AMR systems can be deployed to control LUAG for both domestic and commercial customers. These devices are retrofitted in meters that transmit gas consumption data to the operator’s central database through radio frequency. This automatic collection of data ensures accurate measurements, thus eliminating the need for manual meter reading for billing purposes. These AMR devices can also be used for walk-by and drive-by data collection, wherein representatives of the CGD entity are equipped with a hand-held unit and a smartphone. The meter reader walks or drives through a guided route and meter data automatically gets collected through a wireless network. The collected data can then easily be sent to the central control room through a smartphone over a secured internet connection. Further, the data collected through these AMR devices can be directly interfaced with the central database, wherein data for a 24-hour consumption profile is communicated via SMS-based metering.

In addition, optical corrective reading devices are being installed on meters. These are capable of reading numbers and converting them into electronic data, which is transmitted to the control room using a wireless network. It also raises an alarm in case of tampering. Besides, new types of equipment such as thermal meters, ultrasonic meters and prepaid meters are being deployed to curb LUAG. Prepaid meters allow users to purchase gas as and when needed. They can be recharged regularly, depending on the consumption. Further, prepaid meters enable real-time tracking of consumption and send recharge reminders once credit drops to the programmed threshold level. Prepaid meters are ideal for non-resident Indians, who use their gas connections for just a few months and do not wish to pay recurring bills for their gas meters year round. Also, upgraded meters such as ultrasonic meters and thermal meters are being tested in India on a pilot basis. Ultrasonic meters are non-invasive. They have two transducers that can be clamped onto a pipeline to measure the velocity of flow using ultrasonic waves without coming in contact with the fluid.

Further, operators can upgrade their billing systems through information technology solutions. Billing software such as SAP can be interfaced with AMR meters and data analytics.

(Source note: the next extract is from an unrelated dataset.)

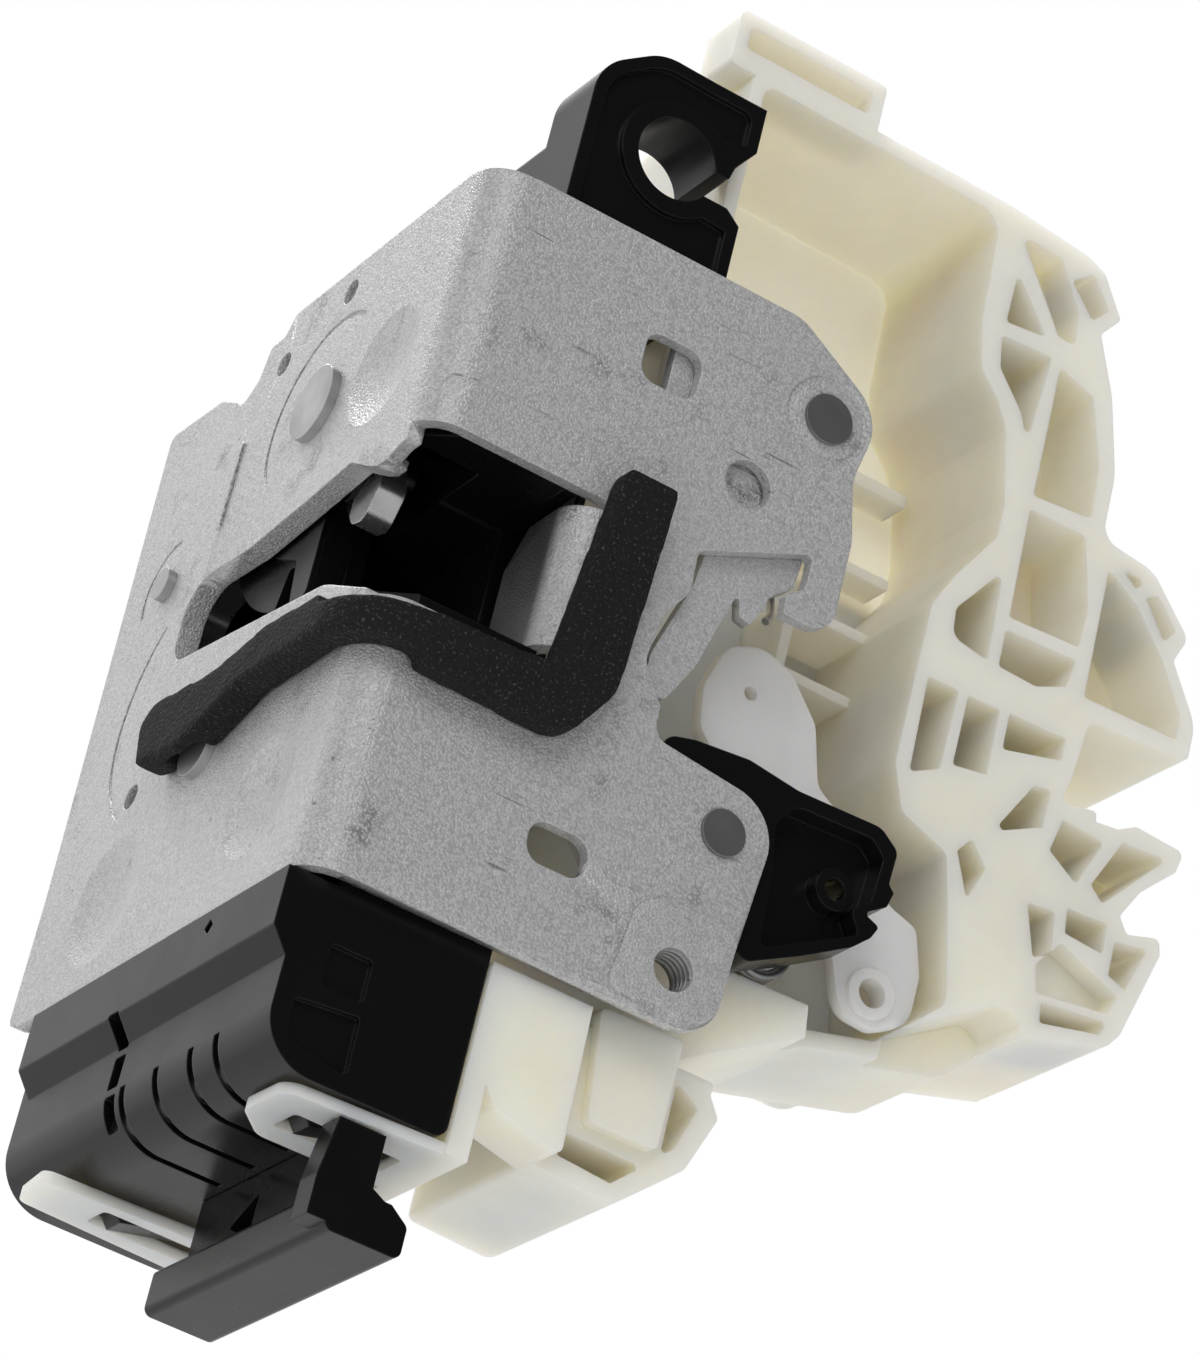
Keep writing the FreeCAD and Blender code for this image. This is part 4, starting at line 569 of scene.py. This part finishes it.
def add_form(name, form):
    """A piece made from faces, all turned outward."""
    bmesh.ops.recalc_face_normals(form, faces=form.faces)
    mesh = bpy.data.meshes.new(name)
    form.to_mesh(mesh)
    form.free()
    return add_object(name, mesh)


def prism(outline, bottom, top):
    """Faces of an upright form whose outline is given in X and Y."""
    form = bmesh.new()
    lower = [form.verts.new((x * MM, y * MM, bottom)) for x, y in outline]
    upper = [form.verts.new((x * MM, y * MM, top)) for x, y in outline]
    form.faces.new(lower)
    form.faces.new(upper)
    for side in range(len(outline)):
        after = (side + 1) % len(outline)
        form.faces.new((lower[side], lower[after], upper[after], upper[side]))
    return form


def evaluated_mesh(piece):
    return bpy.data.meshes.new_from_object(piece.evaluated_get(bpy.context.evaluated_depsgraph_get()))


def joined_copy(node_name, name):
    """A copy of a node with its faces joined along their edges, as a piece of its own."""
    solid = nodes[node_name].data.copy()
    form = bmesh.new()
    form.from_mesh(solid)
    bmesh.ops.remove_doubles(form, verts=form.verts, dist=JOIN_DISTANCE)
    form.to_mesh(solid)
    form.free()
    return add_object(name, solid)


def dish_rings(form, place_y, place_z, radius):
    """Rings of a shallow bowl from its middle out, the last one just outside the rear face."""
    reach = 1.0 + 1.0 / DISH_STEPS
    angles = [2 * math.pi * side / DISH_SIDES for side in range(DISH_SIDES)]
    rings = []
    for step in range(1, DISH_STEPS + 1):
        share = reach * step / DISH_STEPS
        depth = DISH_DEPTH * (1.0 - share * share)
        rings.append([form.verts.new((depth, place_y + radius * share * math.cos(angle),
                                      place_z + radius * share * math.sin(angle))) for angle in angles])
    return rings


def dish_cutter(place_y, place_z, radius):
    """A shallow bowl to cut from the rear face: round, deepest in the middle."""
    form = bmesh.new()
    rings = dish_rings(form, place_y, place_z, radius)
    middle = form.verts.new((DISH_DEPTH, place_y, place_z))
    for side in range(DISH_SIDES):
        after = (side + 1) % DISH_SIDES
        form.faces.new((middle, rings[0][side], rings[0][after]))
        for inner, outer in zip(rings, rings[1:]):
            form.faces.new((inner[side], outer[side], outer[after], inner[after]))
    form.faces.new(rings[-1])
    return add_form("dish_cutter", form)


def bend_surface(place_x):
    """How deep the plate's outer face lies at a distance from its rear face."""
    short = max(0.0, BEND_RADIUS - place_x)
    return BEND_RADIUS - math.sqrt(BEND_RADIUS ** 2 - short ** 2)


def line_cutter():
    """The pressed line's groove as a wire lying half in the side face and round the bend."""
    wire = tube("line_wire", [(x * MM, bend_surface(x * MM), z * MM) for x, z in PRESSED_LINE], LINE_WIRE)
    cutter = add_object("line_cutter", evaluated_mesh(wire))
    bpy.data.objects.remove(wire)
    return cutter


def cut_away(piece, cutters):
    """Cut each form from the piece for good, and take the forms away."""
    for cutter in cutters:
        cut = piece.modifiers.new("cut", "BOOLEAN")
        cut.operation = "DIFFERENCE"
        cut.solver = "EXACT"
        cut.object = cutter
    piece.data = evaluated_mesh(piece)
    piece.modifiers.clear()
    for cutter in cutters:
        bpy.data.objects.remove(cutter)


def even_shading(piece):
    """Smooth faces with sharp edges kept."""
    piece.data.polygons.foreach_set("use_smooth", [True] * len(piece.data.polygons))
    piece.data.set_sharp_from_angle(angle=SHARP_ANGLE)
    smooth = piece.modifiers.new("even_normals", "WEIGHTED_NORMAL")
    smooth.keep_sharp = True


# Pieces that stand for a node or are added to it

def pressed_plate():
    """The bent plate with its dished recesses and its pressed line."""
    piece = joined_copy("frame_plate", "pressed_plate")
    cutters = [dish_cutter(y * MM, z * MM, radius * MM) for y, z, radius in DISHES]
    cut_away(piece, [*cutters, line_cutter()])
    even_shading(piece)
    dress(piece, MATERIALS["plated_steel"])
    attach(piece, "frame")
    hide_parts("frame_plate")


def foam_strip():
    """The foam seal, with soft edges and a slightly uneven skin."""
    piece = joined_copy("foam_seal", "foam_strip")
    skin = piece.modifiers.new("skin", "REMESH")
    skin.mode = "VOXEL"
    skin.voxel_size = FOAM_VOXEL
    skin.use_smooth_shade = True
    edges = piece.modifiers.new("soft_edges", "SMOOTH")
    edges.factor = FOAM_SOFTENING
    edges.iterations = FOAM_SMOOTHING
    patches = bpy.data.textures.new("foam_patches", "CLOUDS")
    patches.noise_scale = FOAM_PATCH
    uneven = piece.modifiers.new("uneven", "DISPLACE")
    uneven.texture = patches
    uneven.texture_coords = "LOCAL"
    uneven.strength = FOAM_UNEVEN
    dress(piece, MATERIALS["foam"])
    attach(piece, "frame")
    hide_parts("foam_seal")


def thread_rings():
    """Turns of the screw thread inside the tapped hole, as fine ridges on its wall."""
    hole = next(mount for mount in frame["record"]["mounts"] if mount["name"] == "side_screw")
    radius = hole["dims"]["r_mm"] * MM - THREAD_SINK
    centre_x, _, centre_z = hole["pos_m"]
    points = []
    for index in range(THREAD_TURNS * THREAD_STEPS + 1):
        angle = 2 * math.pi * index / THREAD_STEPS
        depth = THREAD_START + THREAD_PITCH * index / THREAD_STEPS
        points.append((centre_x + radius * math.cos(angle), depth, centre_z + radius * math.sin(angle)))
    piece = tube("screw_thread", points, THREAD_WIRE, roundness=2, closed_ends=False)
    piece.data.materials.append(MATERIALS["rivet_steel"])
    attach(piece, "frame")


def lip_shroud():
    """The housing's wall behind the striker lip, which closes the way past the lip."""
    piece = add_form("lip_shroud", prism(SHROUD_OUTLINE, SHROUD_BOTTOM, SHROUD_TOP))
    edge = piece.modifiers.new("edge", "BEVEL")
    edge.width = SHROUD_EDGE
    edge.segments = SHROUD_EDGE_STEPS
    piece.data.materials.append(MATERIALS["black_plastic"])
    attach(piece, "frame")


def spring_end():
    """The last of the release spring's wire, behind the release lever and out through the notch."""
    points = [tuple(part * MM for part in point) for point in SPRING_END]
    piece = tube("release_spring_end", points, SPRING_WIRE)
    piece.data.materials.append(MATERIALS["bright_steel"])
    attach(piece, "frame")


# Light and surroundings

def add_lamp(name, place, target, size, power):
    data = bpy.data.lights.new(name, "AREA")
    data.shape = "SQUARE"
    data.size = size
    data.energy = power
    lamp = add_object(name, data)
    lamp.location = place
    lamp.rotation_euler = (Vector(target) - Vector(place)).to_track_quat("-Z", "Y").to_euler()


def white_surrounding(tree, strength):
    node = tree.nodes.new("ShaderNodeBackground")
    feed(tree, node.inputs["Color"], WHITE)
    feed(tree, node.inputs["Strength"], strength)
    return node.outputs[0]


def set_surroundings():
    """A white backdrop behind the part and a dim room in front of it."""
    world = bpy.data.worlds.new("surrounding")
    bpy.context.scene.world = world
    world.use_nodes = True
    tree = world.node_tree
    tree.nodes.remove(tree.nodes["Background"])
    direction = split_place(tree, tree.nodes.new("ShaderNodeTexCoord").outputs["Generated"])
    ray = tree.nodes.new("ShaderNodeLightPath").outputs
    room = between(tree, ray["Is Glossy Ray"], ROOM_LIGHT, ROOM_SHEEN)
    strength = ramp(tree, direction["Y"], ROOM_SIDE, BACKDROP_SIDE, room, BACKDROP_LIGHT)
    choice = tree.nodes.new("ShaderNodeMixShader")
    seen = math_node(tree, "MAXIMUM", ray["Is Camera Ray"], ray["Is Transmission Ray"])
    layers = (seen, white_surrounding(tree, strength), white_surrounding(tree, BACKDROP_SEEN))
    for socket, source in zip(choice.inputs, layers):
        tree.links.new(source, socket)
    tree.links.new(choice.outputs[0], tree.nodes["World Output"].inputs["Surface"])


def add_floor():
    """A pale floor far below the part."""
    bpy.ops.mesh.primitive_plane_add(size=FLOOR_SIZE, location=(0.0, 0.0, FLOOR_HEIGHT))
    floor = bpy.context.object
    floor.name = "floor"
    material, tree, shader = new_material("pale_floor")
    feed(tree, shader["Base Color"], FLOOR_COLOUR)
    shader["Roughness"].default_value = FLOOR_ROUGHNESS
    floor.data.materials.append(material)


dress_nodes()
pressed_plate()
foam_strip()
thread_rings()
lip_shroud()
spring_end()
place_camera()
set_surroundings()
add_floor()
for lamp_name, lamp_values in LAMPS.items():
    add_lamp(lamp_name, **lamp_values)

Other measures that can be taken to control LUAG include installation of meter regulator skid cages, electronic locks and tamperproof seals; blocking and sealing of vent points; meter index sealing; imposition of penalties; permanent disconnection; surprise checks; and regular monitoring of consumption pattern.

The China experience

In many cities across China, tiered pricing has been adopted for residential gas consumers in order to balance regional supply and demand, and encourage users to conserve energy, thereby reducing emissions. With these complex billing strategies in place and frequent price adjustments, gas companies need to ensure accurate metering. To meet this requirement, many gas companies introduced smart gas meters based on conventional technologies including prepaid integrated circuit card meters and wireless remote reading meters. While in the former gas companies cannot monitor the gas consumption behaviour of users, the latter requires advanced wiring, resulting in high deployment costs.

As a result, several businesses have introduced short-range wireless meters to enable centralised meter reading using unlicensed frequency bands. This is also known as the small wireless method. However, this solution has a number of issues, including unstable data transmission, the inability to guarantee data security, high power consumption by meters and poor wireless network coverage. Problems in smart meter reading applications used in gas companies arise mainly because different smart gas meter vendors use different communication methods for their devices, with propriety communication protocols and different back-end software. For large-scale deployment, interoperability becomes highly complex.

In February 2018, the Goldcard Smart Group and Huawei teamed up to develop a smart gas solution based on Huawei’s NB-IoT connection technology, internet of things (IoT) platforms and Goldcard Smart Gas software. NB-IoT is a powerful, secure and inexpensive long-range wireless communication technology that can solve smart metering issues and guarantee wide coverage, low power use and a large number of connections.

The IoT smart gas solution is based on a cloud, pipe and device architecture. It uses smart IoT meters to accurately measure gas consumption and securely transmit meter readings and device data into the cloud over new IoT networks such as NB-IoT. The cloud application system uses distributed computing and big data analytics to connect a large number of meters, provide real-time billing, and enable efficient data analysis and decision-making. The system interconnects the cloud control centre and meters based on service rules, facilitating functions such as remote valve shut-off alarms. It allows transfer of data between devices and service personnel. This data can be passed on to customers on social media.

The way forward

Given the government’s focus on CGD development, there is a need to improve the operational efficiency of utilities through better metering and enhanced billing techniques. Although several innovations have been made in metering solutions, the sector continues to face challenges such as leakages in MDPE pipelines, illegal connections, faulty RPD meters, low turndown ratio of turbine meters and inaccuracy of diaphragm meters. Besides, consumers are reluctant to retrofit new devices or replace existing ones. The high cost of meters also acts as a deterrent to their wider deployment.